In case several connectors must be used, highest performance connector should be placed as closest one to trace MCU pins. For example if you want to have Mictor for high-speed trace and MIPI10 for casual-debug (and/or slow serial trace), Mictor should have all JTAG and trace signals connected. All JTAG signals should go 'through' that Mictor connector and go to MIPI10 connector. All high-speed trace signals should not go any further than to Mictor connector pins.

In rare case more than one trace connector is desired, it is suggested to place 0R/DNP resistors to reduce fanout on trace lines. Be aware, that every PCB 'disruption' (via, test-point, resistor) will cause reflections and signal degradation.

It is also very important to provide good GND on all GND pins for high quality high-quality trace. Assure all trace lines on PCB are of similar length and have identical impedance.
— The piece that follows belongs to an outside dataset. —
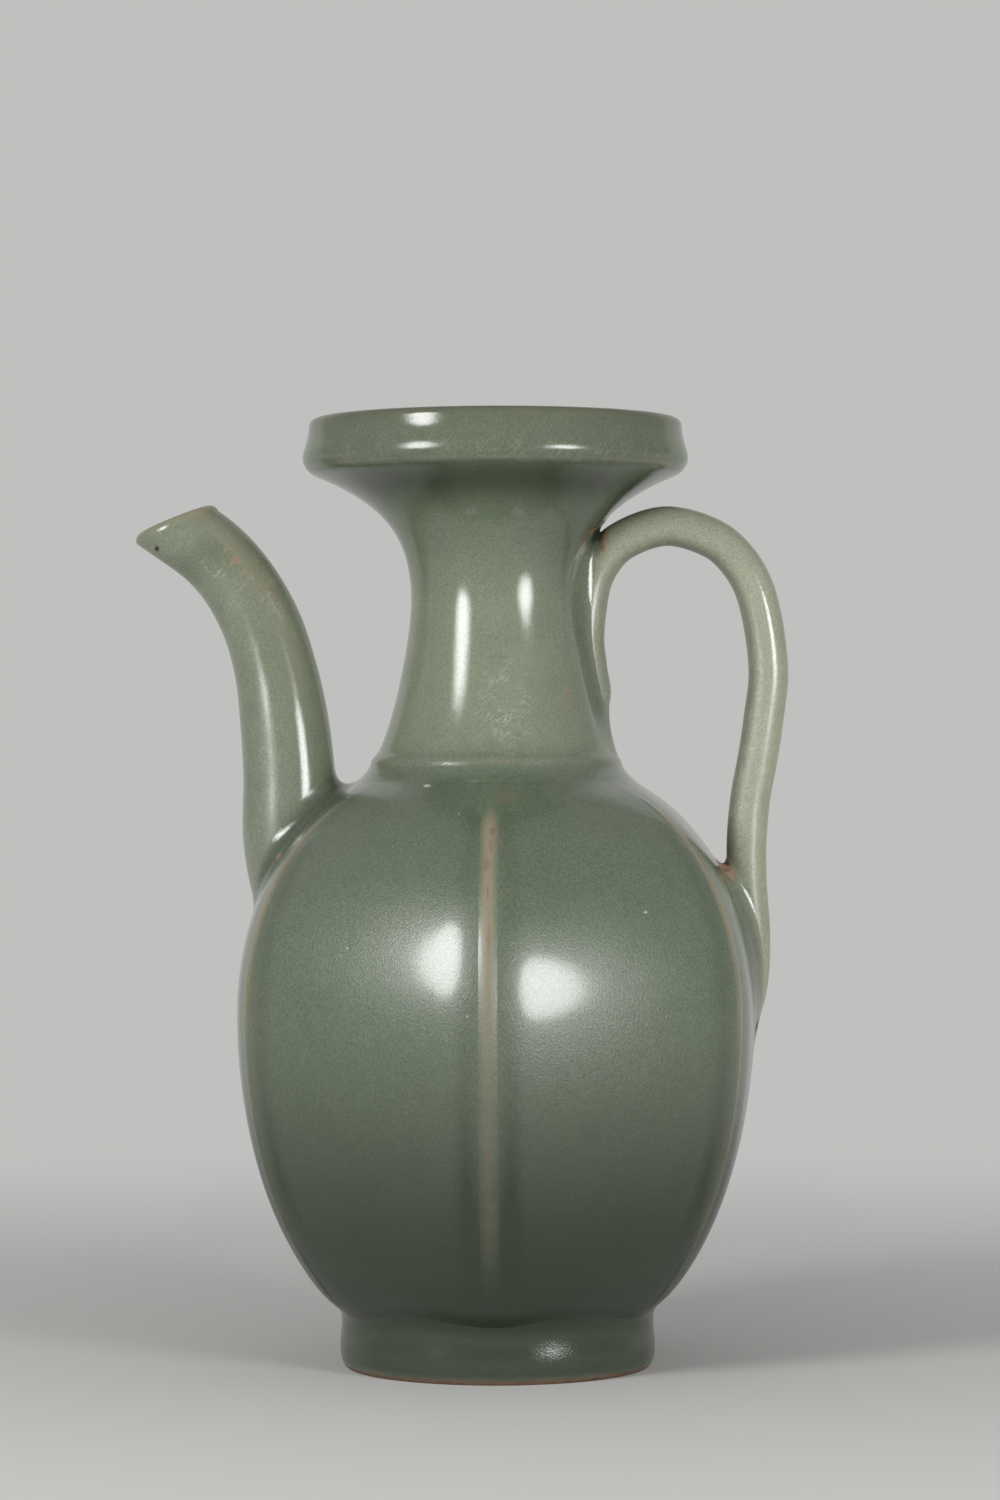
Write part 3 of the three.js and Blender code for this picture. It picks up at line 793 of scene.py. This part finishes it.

In case trace pins are shared as functional IO, make sure that it is possible to cut-out devices connected to trace data lines (via 0R resistors or solder bridges - jumper are not recommended at these provide additional signal degradation).

In case scoping of trace signals is necessary, it is suggested to have good GND test point (where wire can be soldered) close to where scope can be connected.

MIPI Aliance White Paper (referenced at the beginning) provides extra details as far as routing signal trace on target PCB.

In case when on-board ciruitry is used for debug, that circuitry should monitor GNDDetect pin (MIPI20/MIPI10 #9). In case GND is detected there, it means that external debug probe is connected to that connector and in such a case on-board debug chip should tri-state all it’s outputs and disable all pull-up/pull-down on all pins, so external debug probe operation will not be disturbed by on-board debug circuitry.